Required task: The entries below contain a line with "Recreate this object" and a line with "const pocketBulge = 10.5;". Quote exactly those two lines and all lines between them.

* begin Records *

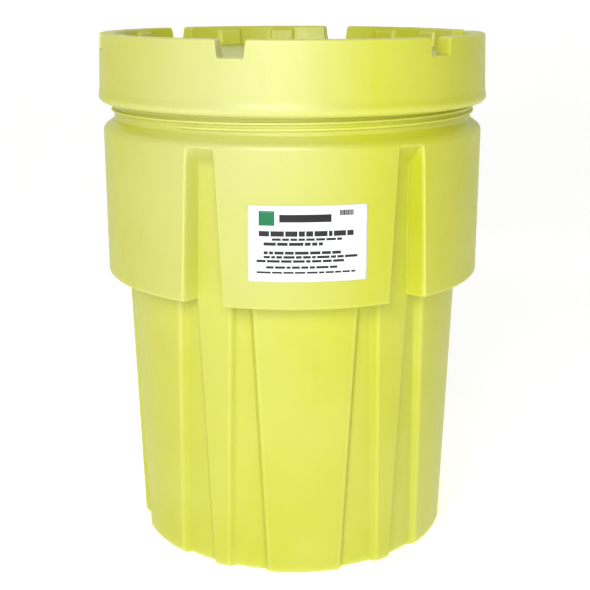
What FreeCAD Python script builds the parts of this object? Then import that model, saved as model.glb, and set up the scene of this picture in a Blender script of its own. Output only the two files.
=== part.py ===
"""Overpack salvage drum, 95 US gallon class, in millimetres, +Z up.

The drum stands on the XY plane with its axis on Z, and its label faces -Y. It is four pieces: a moulded
polyethylene body with a threaded neck, a double-walled screw lid with a notched crown, a sealing gasket
under the lid, and a label. Angles are in degrees, anticlockwise from above, measured from the label side.
"""
import FreeCAD, Part
import math
import os

from FreeCAD import Vector

# Overall size
TOTAL_HEIGHT = 1054.0
SECTORS = 6                        # the body and the lid repeat six times around the axis
SECTOR_ANGLE = 360.0 / SECTORS
AXIS = Vector(0, 0, 1)
CENTRE = Vector(0, 0, 0)

# Body: tapered core
WALL = 5.2
FOOT_RADIUS = 316.5
FOOT_RING_INNER = 288.0
FOOT_ROUND = 14.0
BASE_LIFT = 6.0                    # the middle of the base is raised inside the foot ring
FLOOR_TOP = 13.0
CORE_BOTTOM_RADIUS = FOOT_RADIUS + FOOT_ROUND
CORE_TAPER = 0.0298                # growth of the core's radius per millimetre of height
CORE_TOP = 860.0

# Body: raised band around the upper half
BAND_RADIUS = 390.0
BAND_BOTTOM = 567.0                # the underside is flat, with a small round at its edge
BAND_ROUND = 7.0
BAND_ROOT_RADIUS = 326.0
SHOULDER_ROUND = 16.0
SHOULDER_START = 860.0
SHOULDER_ANGLE = 50.0              # how far the round turns before the straight slope to the neck

# Body: neck and thread
NECK_RADIUS = 367.0
NECK_BORE = 361.0
NECK_ROOT_Z = 884.5
NECK_TOP = 983.0
THREAD_STARTS = 2
THREAD_LEAD = 22.0                 # rise of each start in one turn; the two starts are 11 mm apart
THREAD_HEIGHT = 6.0
THREAD_ROOT_WIDTH = 6.0
THREAD_CREST_WIDTH = 3.0
THREAD_BITE = 1.0                  # how far a thread's foot sinks into its wall
THREAD_FRONT_Z = 907.0             # height of the lowest ridge at the label side
NECK_THREAD_START = -225.0
NECK_THREAD_TURNS = 3.6
LID_THREAD_START = 164.0
LID_THREAD_TURNS = 1.5
THREAD_CLEARANCE = 1.5

# Body: flutes in the core, two per sector, and vertical grooves in the band, one per sector
FLUTE_OFFSET = 20.1
FLUTE_TOP_Z = 620.0
FLUTE_TOP_HALF = 18.0
FLUTE_BOTTOM_HALF = 42.5
FLUTE_TOP_DEPTH = 14.0
FLUTE_BOTTOM_DEPTH = 11.0
FLUTE_SIDE = 8.0                   # how far each flute side slopes in from the surface to the floor
GROOVE_BOTTOM_Z = 505.0
GROOVE_BOTTOM_HALF = 46.1          # half width at the band's surface
GROOVE_TOP_Z = 862.0
GROOVE_TOP_HALF = 28.5
GROOVE_SIDE_SLOPE = 0.25           # half width lost per millimetre of depth
CUTTER_REACH = 30.0                # how far cutters run past the surface they open

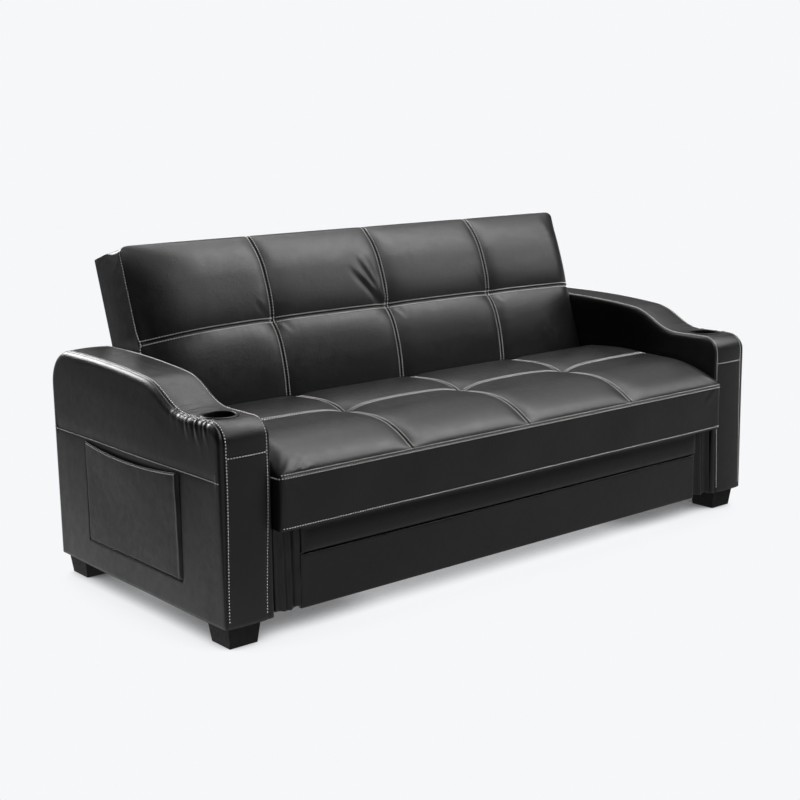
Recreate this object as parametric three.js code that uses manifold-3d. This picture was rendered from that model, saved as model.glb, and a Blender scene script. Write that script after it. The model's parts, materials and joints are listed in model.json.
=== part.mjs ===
// Futon sofa bed with cup holders in its arms, side pockets, a pull-out seat and a fold-flat back.
// Millimetres, +Z up. The sofa faces -Y; left (-X) and right (+X) are as seen from the front.
// Two arms on block feet, tied by a rear panel and a crossbeam, stay where they stand. The seat rides on a
// carriage that slides forward on side rails and two casters, and carries the back on a hinge at each end.
// While it is built, y = 0 is the front face of the arms; the last lines move the origin to the middle of
// the footprint.
import * as THREE from "three";
import { mergeVertices } from "three/addons/utils/BufferGeometryUtils.js";
import Module from "manifold-3d";

const wasm = await Module();
wasm.setup();

// ---- driving dimensions -------------------------------------------------------------------------------
const gap = 0.5; // between pieces that touch
const halfWidth = 1020;
const armWidth = 150;
const armDepth = 885;
const footHeight = 62;
const frontArmTop = 580; // the level part that holds the cup
const rearArmTop = 666;
const armNear = halfWidth - armWidth; // distance of an arm's inner face from the centre plane
const armMiddle = halfWidth - armWidth / 2;

const coverSide = 8; // padded cover of an arm: its thickness at the sides, and over the top, front and rear
const coverTop = 12;
const plywood = 12;
const board = 18;

const cupY = 109;
const cupRadius = 41;
const cupDepth = 72;

const pocketFront = 195;
const pocketRear = 690;
const pocketLow = 143;
const pocketHigh = 428;
const pocketBulge = 10.5; // how far the pocket stands off the arm

const seatOverhang = 32; // of the seat cushion in front of the arms
const seatRear = 512;
const seatTop = 508;
const seatDeckTop = 329.5; // the foam starts above the plywood deck
const carriageTop = 289.5;
const carriageLow = 120;

const backLean = THREE.MathUtils.degToRad(18.2); // from upright, in the sofa position
const pivotY = 596;
const pivotZ = 430;
const backFace = -88; // the back's faces, measured from the pivot square to and along its own slope
const backEdge = -30; // front edge of its side and top boxing
const backRear = 127;
const backLow = -44;
const backHigh = 538;
const backHalf = 857;

const plateThick = 4;
const seatPlateNear = 857.5;
const backPlateNear = 862.5;
const pinRadius = 5;
const plateRadius = 18;

const wheelRadius = 25;
const wheelHalf = 12;
const casterX = 600;
const casterY = 230;

// ---- materials ----------------------------------------------------------------------------------------
const finish = (color, roughness, metalness = 0) =>
  new THREE.MeshStandardMaterial({ color, roughness, metalness });
const leather = finish(0x1c1c1e, 0.42);
const flapLeather = finish(0x18181a, 0.5);
const backing = finish(0x101011, 0.9);
const timber = finish(0xb08d5e, 0.75);
const blackPlastic = finish(0x0c0c0d, 0.35);
const footPlastic = finish(0x131313, 0.5);
const steel = finish(0x8d9094, 0.35, 1);

// ---- geometry helpers ---------------------------------------------------------------------------------
const yzToWorld = new THREE.Matrix4().makeBasis(
  new THREE.Vector3(0, 1, 0),
  new THREE.Vector3(0, 0, 1),
  new THREE.Vector3(1, 0, 0),
);

// A shape drawn in (y, z), made solid from x0 to x1.
function acrossX(shape, x0, x1, curveSegments = 8) {
  const low = Math.min(x0, x1);
  const depth = Math.abs(x1 - x0);
  const geometry = new THREE.ExtrudeGeometry(shape, { depth, bevelEnabled: false, curveSegments });
  return geometry.applyMatrix4(yzToWorld).translate(low, 0, 0);
}

// A shape drawn in (x, z), made solid from y0 back to y1.
function alongY(shape, y0, y1) {
  const options = { depth: y1 - y0, bevelEnabled: false };
  return new THREE.ExtrudeGeometry(shape, options).rotateX(Math.PI / 2).translate(0, y1, 0);
}

function block([x0, x1], [y0, y1], [z0, z1]) {
  const geometry = new THREE.BoxGeometry(Math.abs(x1 - x0), y1 - y0, z1 - z0);
  return geometry.translate((x0 + x1) / 2, (y0 + y1) / 2, (z0 + z1) / 2);
}

// A round bar along z, of the given height range.
function barZ(radius, z0, z1, segments) {
  const geometry = new THREE.CylinderGeometry(radius, radius, z1 - z0, segments);
  return geometry.rotateX(Math.PI / 2).translate(0, 0, (z0 + z1) / 2);
}

// A round bar along x.
function barX(radius, x0, x1, segments = 24) {
  const geometry = new THREE.CylinderGeometry(radius, radius, Math.abs(x1 - x0), segments);
  return geometry.rotateZ(Math.PI / 2).translate((x0 + x1) / 2, 0, 0);
}

function polygon(points) {
  return new THREE.Shape(points.map(([u, v]) => new THREE.Vector2(u, v)));
}

function toSolid(geometry) {
  const bare = geometry.clone();
  bare.deleteAttribute("normal");
  bare.deleteAttribute("uv");
  const merged = mergeVertices(bare, 1e-3);
  const triVerts = new Uint32Array(merged.index.array);
  const vertProperties = merged.attributes.position.array;
  return new wasm.Manifold(new wasm.Mesh({ numProp: 3, vertProperties, triVerts }));
}

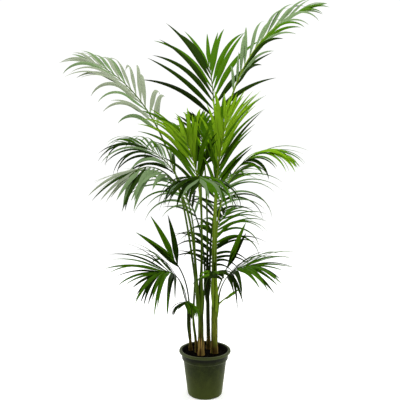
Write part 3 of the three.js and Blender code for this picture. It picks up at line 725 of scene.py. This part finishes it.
def stem_material(name, shaded, fresh, upper, spotted):
    """A stem's skin: sheaths streaked along them, the darker streaks partly painted shade, with brown spots,
    greener higher up and dry at the foot.
    """
    material, tree, skin = patterned_material(name, 0.5)
    # The streaks run from the shaded colour to the fresh one: the darker streaks are partly painted shade.
    streaks = patches(tree, 90, 4, 0.42, 0.58, stretch=(1, 1, 0.06))
    spots = patches(tree, 130, 5, 0.53, 0.64, stretch=(1, 1, 0.3))
    dry = patches(tree, 70, 5, 0.42, 0.58, stretch=(1, 1, 0.25))
    low_down = maths(tree, "SUBTRACT", 1, height_band(tree, 215, 330))
    colour = overlay(tree, spots, spotted, blend(tree, streaks, shaded, fresh), 0x4A3814)
    colour = overlay(tree, height_band(tree, 300, 420), 0.55, colour, upper)
    colour = overlay(tree, dry, low_down, colour, 0x6A5626)
    feed(tree, skin, {"Base Color": colour})
    return material


# Stems: fresh yellow-green sheaths on the young right stem, duller and darker ones on the others, and painted
# shade on the back stem's, darkest of all.
fresh_skin = stem_material("kentia stem sheath, fresh", 0x364608, 0x768222, 0x2E4C04, 0.8)
dull_skin = stem_material("kentia stem sheath, dull", 0x202C04, 0x505E16, 0x1C2C04, 0.6)
back_stem_painted_shade_skin = stem_material("kentia stem sheath, painted shade", 0x101804, 0x26340C, 0x101A04, 0.4)
STEM_SKINS = dict(left=dull_skin, small=dull_skin, middle=dull_skin, right=fresh_skin, back=back_stem_painted_shade_skin)

# Peat potting mix: dark and damp, in two browns.
soil_skin, tree, skin = patterned_material("peat potting mix", 0.95)
colour = blend(tree, patches(tree, 160, 5, 0.4, 0.66), 0x050302, 0x0E0905)
feed(tree, skin, {"Base Color": colour})


# ---- Pot ----
def closed_piece(name, start, rings, end, turned=False):
    """A closed mesh through rings of as many points, from a start point to an end point, in millimetres."""
    points = [start, *(point for ring in rings for point in ring), end]
    sides = len(rings[0])
    last = 1 + (len(rings) - 1) * sides
    faces = []
    for side in range(sides):
        after = (side + 1) % sides
        faces.append((0, 1 + after, 1 + side))
        for low in range(1, last, sides):
            faces.append((low + side, low + after, low + sides + after, low + sides + side))
        faces.append((last + side, last + after, len(points) - 1))
    if turned:
        faces = [(face[0], *face[:0:-1]) for face in faces]
    return new_object(name, [point * MM for point in points], faces=faces)


def level_ring(radius, height, sides):
    turns = [math.tau * side / sides for side in range(sides)]
    return [Vector((radius * math.cos(turn), radius * math.sin(turn), height)) for turn in turns]


def arc(centre, radius, first, last, steps):
    """Profile points round a centre, from one angle to another in degrees."""
    turns = [math.radians(lerp(first, last, i / steps)) for i in range(steps + 1)]
    return [(centre[0] + radius * math.cos(turn), centre[1] + radius * math.sin(turn)) for turn in turns]


def wall_radius(height):
    return lerp(POT_FOOT, POT_WALL_TOP[0], height / POT_WALL_TOP[1])


def pot_profile():
    """Radii and heights up the outside from the underside, over the rim and down the inside."""
    foot = []
    for share in (i / 6 for i in range(7)):
        widening = (wall_radius(FOOT_ROUND) - POT_FOOT) * share**2
        foot.append((POT_FOOT - FOOT_ROUND / 2 * (1 - share) ** 2 + widening, FOOT_ROUND * share**2))
    wall = [(wall_radius(height), height) for height in (40, 80, 120, 150, 166)]
    collar = [(101.6, 170), (103, 171.2), (106.6, 173.6), (107.5, 175.5), (108.2, 188), (108.9, 200)]
    rim = [(110.5, 202.5), (114, 203.6), (118.4, 203.8)]
    rim += arc((116.2, 208.5), 4.2, -60, 10, 5) + arc((116, 211), 4, 5, 95, 6)
    rim += [(112, 215), (108.6, 214.8), (106.8, 213.6)]
    inside = [(106.4, 208), (105.1, 178), (104, 176), (98.8, 170.4), (97.6, 165)]
    inside += [(wall_radius(height) - POT_WALL, height) for height in (120, 60, 14)]
    inside += [(wall_radius(6) - POT_WALL - 3, 5), (72, POT_WALL)]
    return [(40, 0), *foot, *wall, *collar, *rim, *inside]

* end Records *

Result of this exercise:
Recreate this object as parametric three.js code that uses manifold-3d. This picture was rendered from that model, saved as model.glb, and a Blender scene script. Write that script after it. The model's parts, materials and joints are listed in model.json.
=== part.mjs ===
// Futon sofa bed with cup holders in its arms, side pockets, a pull-out seat and a fold-flat back.
// Millimetres, +Z up. The sofa faces -Y; left (-X) and right (+X) are as seen from the front.
// Two arms on block feet, tied by a rear panel and a crossbeam, stay where they stand. The seat rides on a
// carriage that slides forward on side rails and two casters, and carries the back on a hinge at each end.
// While it is built, y = 0 is the front face of the arms; the last lines move the origin to the middle of
// the footprint.
import * as THREE from "three";
import { mergeVertices } from "three/addons/utils/BufferGeometryUtils.js";
import Module from "manifold-3d";

const wasm = await Module();
wasm.setup();

// ---- driving dimensions -------------------------------------------------------------------------------
const gap = 0.5; // between pieces that touch
const halfWidth = 1020;
const armWidth = 150;
const armDepth = 885;
const footHeight = 62;
const frontArmTop = 580; // the level part that holds the cup
const rearArmTop = 666;
const armNear = halfWidth - armWidth; // distance of an arm's inner face from the centre plane
const armMiddle = halfWidth - armWidth / 2;

const coverSide = 8; // padded cover of an arm: its thickness at the sides, and over the top, front and rear
const coverTop = 12;
const plywood = 12;
const board = 18;

const cupY = 109;
const cupRadius = 41;
const cupDepth = 72;

const pocketFront = 195;
const pocketRear = 690;
const pocketLow = 143;
const pocketHigh = 428;
const pocketBulge = 10.5; // how far the pocket stands off the arm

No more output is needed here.